© Rev Rex A E Hunt, MSc(Hons)
24 November 2021
Web: <www.rexaehuntprogressivelgy.com>
eMail: rexae74@gmail.com
A (Zoom) Presentation to the Progressive Explorers Group in Melbourne, VIC, Australia
BONEY AND SPINDLY! REVIVING LITURGY WITH THE SENSUOUS TEXTURES OF LANDSCAPE…
I have learnt much about liturgy from my three young grand children.
And wisdom from poets, among them being
Mary Oliver (1935–2019), Dennis McCarty, Catherine de Vinck,
and the Irish poet and philosopher, John O’Donohue (1956–2008).
Take any three year old for a walk, say… along a beach or bush track.

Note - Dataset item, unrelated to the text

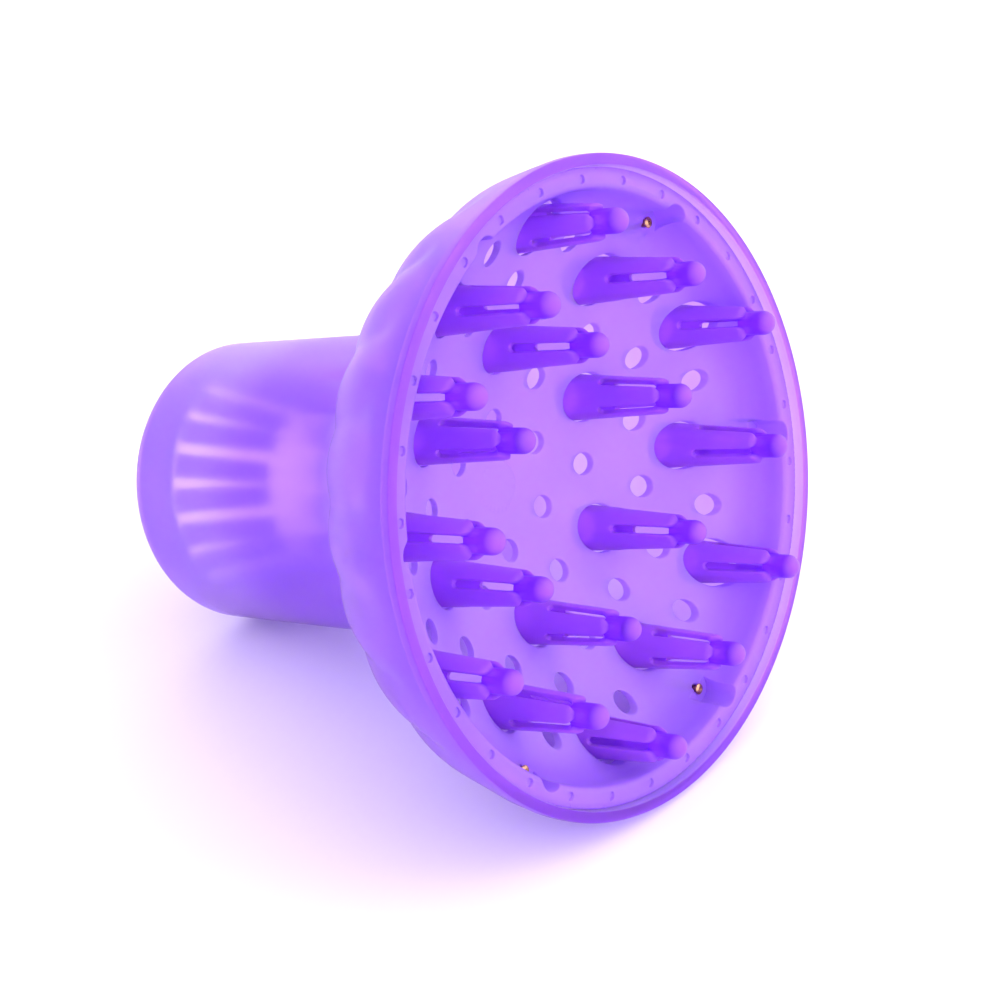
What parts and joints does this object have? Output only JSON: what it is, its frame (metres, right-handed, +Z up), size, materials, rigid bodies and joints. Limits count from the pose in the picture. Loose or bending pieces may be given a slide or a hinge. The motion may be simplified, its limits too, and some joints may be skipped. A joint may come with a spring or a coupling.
{
  "type": "dryer diffuser",
  "caption": "Bell-shaped diffuser that plugs onto a hair dryer nozzle and spreads its air through a dished, perforated plate with slotted hollow prongs.",
  "frame": {"origin": "middle of the footprint box, on the surface the diffuser lies on", "axes": "+Z up; the face with the prongs looks towards -Y and about 17.5 degrees up; +Y towards the neck; +X to the right of someone looking along +Y"},
  "size_m": [0.1644, 0.1786, 0.1587],
  "materials": {
    "shell": "satin, translucent violet",
    "plate": "satin, translucent violet",
    "prong": "satin, translucent deep violet",
    "sleeve": "soft, translucent violet",
    "screw": "polished"
  },
  "bodies": {
    "diffuser": {"bell_shell": "shell", "diffuser_plate": "plate", "inner_prong_1": "prong", "inner_prong_2": "prong", "inner_prong_3": "prong", "inner_prong_4": "prong", "inner_prong_5": "prong", "inner_prong_6": "prong", "middle_prong_1": "prong", "middle_prong_2": "prong", "middle_prong_3": "prong", "middle_prong_4": "prong", "middle_prong_5": "prong", "middle_prong_6": "prong", "outer_prong_1": "prong", "outer_prong_2": "prong", "outer_prong_3": "prong", "outer_prong_4": "prong", "outer_prong_5": "prong", "outer_prong_6": "prong", "plate_screw_1": "screw", "plate_screw_2": "screw", "plate_screw_3": "screw", "plate_screw_4": "screw", "plate_screw_5": "screw", "plate_screw_6": "screw", "grip_sleeve_ring": "sleeve"},
    "tongue_1": {"grip_tongue_1": "sleeve"},
    "tongue_2": {"grip_tongue_2": "sleeve"},
    "tongue_3": {"grip_tongue_3": "sleeve"},
    "tongue_4": {"grip_tongue_4": "sleeve"},
    "tongue_5": {"grip_tongue_5": "sleeve"},
    "tongue_6": {"grip_tongue_6": "sleeve"},
    "tongue_7": {"grip_tongue_7": "sleeve"},
    "tongue_8": {"grip_tongue_8": "sleeve"},
    "tongue_9": {"grip_tongue_9": "sleeve"},
    "tongue_10": {"grip_tongue_10": "sleeve"},
    "tongue_11": {"grip_tongue_11": "sleeve"},
    "tongue_12": {"grip_tongue_12": "sleeve"},
    "tongue_13": {"grip_tongue_13": "sleeve"},
    "tongue_14": {"grip_tongue_14": "sleeve"},
    "tongue_15": {"grip_tongue_15": "sleeve"},
    "tongue_16": {"grip_tongue_16": "sleeve"},
    "tongue_17": {"grip_tongue_17": "sleeve"},
    "tongue_18": {"grip_tongue_18": "sleeve"},
    "tongue_19": {"grip_tongue_19": "sleeve"},
    "tongue_20": {"grip_tongue_20": "sleeve"}
  },
  "joints": [
    {"name": "tongue_1_flex", "type": "hinge", "parent": "diffuser", "child": "tongue_1", "pos_m": [0.03216, 0.0682, 0.04408], "axis": [-0.1219, 0.298, 0.9468], "range_deg": [0, 12], "stiffness_Nm_per_rad": 0.05},
    {"name": "tongue_2_flex", "type": "hinge", "parent": "diffuser", "child": "tongue_2", "pos_m": [0.02936, 0.07112, 0.05338], "axis": [-0.4226, 0.2721, 0.8645], "range_deg": [0, 12], "stiffness_Nm_per_rad": 0.05},
    {"name": "tongue_3_flex", "type": "hinge", "parent": "diffuser", "child": "tongue_3", "pos_m": [0.0237, 0.07364, 0.06139], "axis": [-0.682, 0.2196, 0.6976], "range_deg": [0, 12], "stiffness_Nm_per_rad": 0.05},
    {"name": "tongue_4_flex", "type": "hinge", "parent": "diffuser", "child": "tongue_4", "pos_m": [0.01571, 0.07552, 0.06735], "axis": [-0.8746, 0.1456, 0.4624], "range_deg": [0, 12], "stiffness_Nm_per_rad": 0.05},
    {"name": "tongue_5_flex", "type": "hinge", "parent": "diffuser", "child": "tongue_5", "pos_m": [0.00618, 0.07656, 0.07065], "axis": [-0.9816, 0.0573, 0.182], "range_deg": [0, 12], "stiffness_Nm_per_rad": 0.05},
    {"name": "tongue_6_flex", "type": "hinge", "parent": "diffuser", "child": "tongue_6", "pos_m": [-0.00395, 0.07666, 0.07099], "axis": [-0.9925, -0.0366, -0.1162], "range_deg": [0, 12], "stiffness_Nm_per_rad": 0.05},
    {"name": "tongue_7_flex", "type": "hinge", "parent": "diffuser", "child": "tongue_7", "pos_m": [-0.01369, 0.07583, 0.06832], "axis": [-0.9063, -0.1269, -0.4031], "range_deg": [0, 12], "stiffness_Nm_per_rad": 0.05},
    {"name": "tongue_8_flex", "type": "hinge", "parent": "diffuser", "child": "tongue_8", "pos_m": [-0.0221, 0.07412, 0.06292], "axis": [-0.7314, -0.2048, -0.6505], "range_deg": [0, 12], "stiffness_Nm_per_rad": 0.05},
    {"name": "tongue_9_flex", "type": "hinge", "parent": "diffuser", "child": "tongue_9", "pos_m": [-0.02834, 0.07172, 0.0553], "axis": [-0.4848, -0.2626, -0.8343], "range_deg": [0, 12], "stiffness_Nm_per_rad": 0.05},
    {"name": "tongue_10_flex", "type": "hinge", "parent": "diffuser", "child": "tongue_10", "pos_m": [-0.0318, 0.06886, 0.04621], "axis": [-0.1908, -0.2947, -0.9363], "range_deg": [0, 12], "stiffness_Nm_per_rad": 0.05},
    {"name": "tongue_11_flex", "type": "hinge", "parent": "diffuser", "child": "tongue_11", "pos_m": [-0.03216, 0.06582, 0.03655], "axis": [0.1219, -0.298, -0.9468], "range_deg": [0, 12], "stiffness_Nm_per_rad": 0.05},
    {"name": "tongue_12_flex", "type": "hinge", "parent": "diffuser", "child": "tongue_12", "pos_m": [-0.02936, 0.0629, 0.02725], "axis": [0.4226, -0.2721, -0.8645], "range_deg": [0, 12], "stiffness_Nm_per_rad": 0.05},
    {"name": "tongue_13_flex", "type": "hinge", "parent": "diffuser", "child": "tongue_13", "pos_m": [-0.0237, 0.06037, 0.01924], "axis": [0.682, -0.2196, -0.6976], "range_deg": [0, 12], "stiffness_Nm_per_rad": 0.05},
    {"name": "tongue_14_flex", "type": "hinge", "parent": "diffuser", "child": "tongue_14", "pos_m": [-0.01571, 0.0585, 0.01328], "axis": [0.8746, -0.1456, -0.4624], "range_deg": [0, 12], "stiffness_Nm_per_rad": 0.05},
    {"name": "tongue_15_flex", "type": "hinge", "parent": "diffuser", "child": "tongue_15", "pos_m": [-0.00618, 0.05746, 0.00998], "axis": [0.9816, -0.0573, -0.182], "range_deg": [0, 12], "stiffness_Nm_per_rad": 0.05},
    {"name": "tongue_16_flex", "type": "hinge", "parent": "diffuser", "child": "tongue_16", "pos_m": [0.00395, 0.05735, 0.00964], "axis": [0.9925, 0.0366, 0.1162], "range_deg": [0, 12], "stiffness_Nm_per_rad": 0.05},
    {"name": "tongue_17_flex", "type": "hinge", "parent": "diffuser", "child": "tongue_17", "pos_m": [0.01369, 0.05819, 0.0123], "axis": [0.9063, 0.1269, 0.4031], "range_deg": [0, 12], "stiffness_Nm_per_rad": 0.05},
    {"name": "tongue_18_flex", "type": "hinge", "parent": "diffuser", "child": "tongue_18", "pos_m": [0.0221, 0.05989, 0.01771], "axis": [0.7314, 0.2048, 0.6505], "range_deg": [0, 12], "stiffness_Nm_per_rad": 0.05},
    {"name": "tongue_19_flex", "type": "hinge", "parent": "diffuser", "child": "tongue_19", "pos_m": [0.02834, 0.06229, 0.02533], "axis": [0.4848, 0.2626, 0.8343], "range_deg": [0, 12], "stiffness_Nm_per_rad": 0.05},
    {"name": "tongue_20_flex", "type": "hinge", "parent": "diffuser", "child": "tongue_20", "pos_m": [0.0318, 0.06515, 0.03442], "axis": [0.1908, 0.2947, 0.9363], "range_deg": [0, 12], "stiffness_Nm_per_rad": 0.05}
  ],
  "couplings": [
    {"joint": "tongue_2_flex", "follows": "tongue_1_flex", "ratio": 1},
    {"joint": "tongue_3_flex", "follows": "tongue_1_flex", "ratio": 1},
    {"joint": "tongue_4_flex", "follows": "tongue_1_flex", "ratio": 1},
    {"joint": "tongue_5_flex", "follows": "tongue_1_flex", "ratio": 1},
    {"joint": "tongue_6_flex", "follows": "tongue_1_flex", "ratio": 1},
    {"joint": "tongue_7_flex", "follows": "tongue_1_flex", "ratio": 1},
    {"joint": "tongue_8_flex", "follows": "tongue_1_flex", "ratio": 1},
    {"joint": "tongue_9_flex", "follows": "tongue_1_flex", "ratio": 1},
    {"joint": "tongue_10_flex", "follows": "tongue_1_flex", "ratio": 1},
    {"joint": "tongue_11_flex", "follows": "tongue_1_flex", "ratio": 1},
    {"joint": "tongue_12_flex", "follows": "tongue_1_flex", "ratio": 1},
    {"joint": "tongue_13_flex", "follows": "tongue_1_flex", "ratio": 1},
    {"joint": "tongue_14_flex", "follows": "tongue_1_flex", "ratio": 1},
    {"joint": "tongue_15_flex", "follows": "tongue_1_flex", "ratio": 1},
    {"joint": "tongue_16_flex", "follows": "tongue_1_flex", "ratio": 1},
    {"joint": "tongue_17_flex", "follows": "tongue_1_flex", "ratio": 1},
    {"joint": "tongue_18_flex", "follows": "tongue_1_flex", "ratio": 1},
    {"joint": "tongue_19_flex", "follows": "tongue_1_flex", "ratio": 1},
    {"joint": "tongue_20_flex", "follows": "tongue_1_flex", "ratio": 1}
  ]
}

Don’t plan to be in a hurry.
Every twig or seashell.
Every muddy pool of water.
Every minnow, dragon fly, or small lizard to cross your path
will be an occasion for closer ‘looking’ and ‘excitement’ and ‘wonder’.
Children intuitively apprehend the truth that we are all part of nature.
So following the ‘advice for living’ from Mary Oliver…
Pay attention.
Be astonished.
Tell about it.
Such attention and experience comes from being immersed in what is,
and seeing the overlooked.
Such attention is scientifically informed.
Such attention is what helps shape good liturgy.
As natural beings among diverse other natural beings, we humans are at home in nature.
Not long home from post graduate studies in Germany—the year was 1931—
and still shaping his ‘mystical naturalism’, theologian Bernard Meland (1899–1993) wrote:
“Have you ever communed in the first person with this total wealth of living life about you? Have you ever stood with awe and wonder before the unbounded totality of all reality—this ongoing process we call the universe, feeling your own intimacy with all its life, thrilling with the realisation of the magnitude of that relationship, relating you to all the world’s life, past, present and future? If you have, you have experienced first-hand religion.” (Meland 1931:665; Meland 1934:234)
Meland suggests the natural world has the capacity to inspire a response,
an expression of our awe of nature, of our attraction to the mystery of existence,
to something intangible, called ‘religious’ or ‘spiritual’ from humans.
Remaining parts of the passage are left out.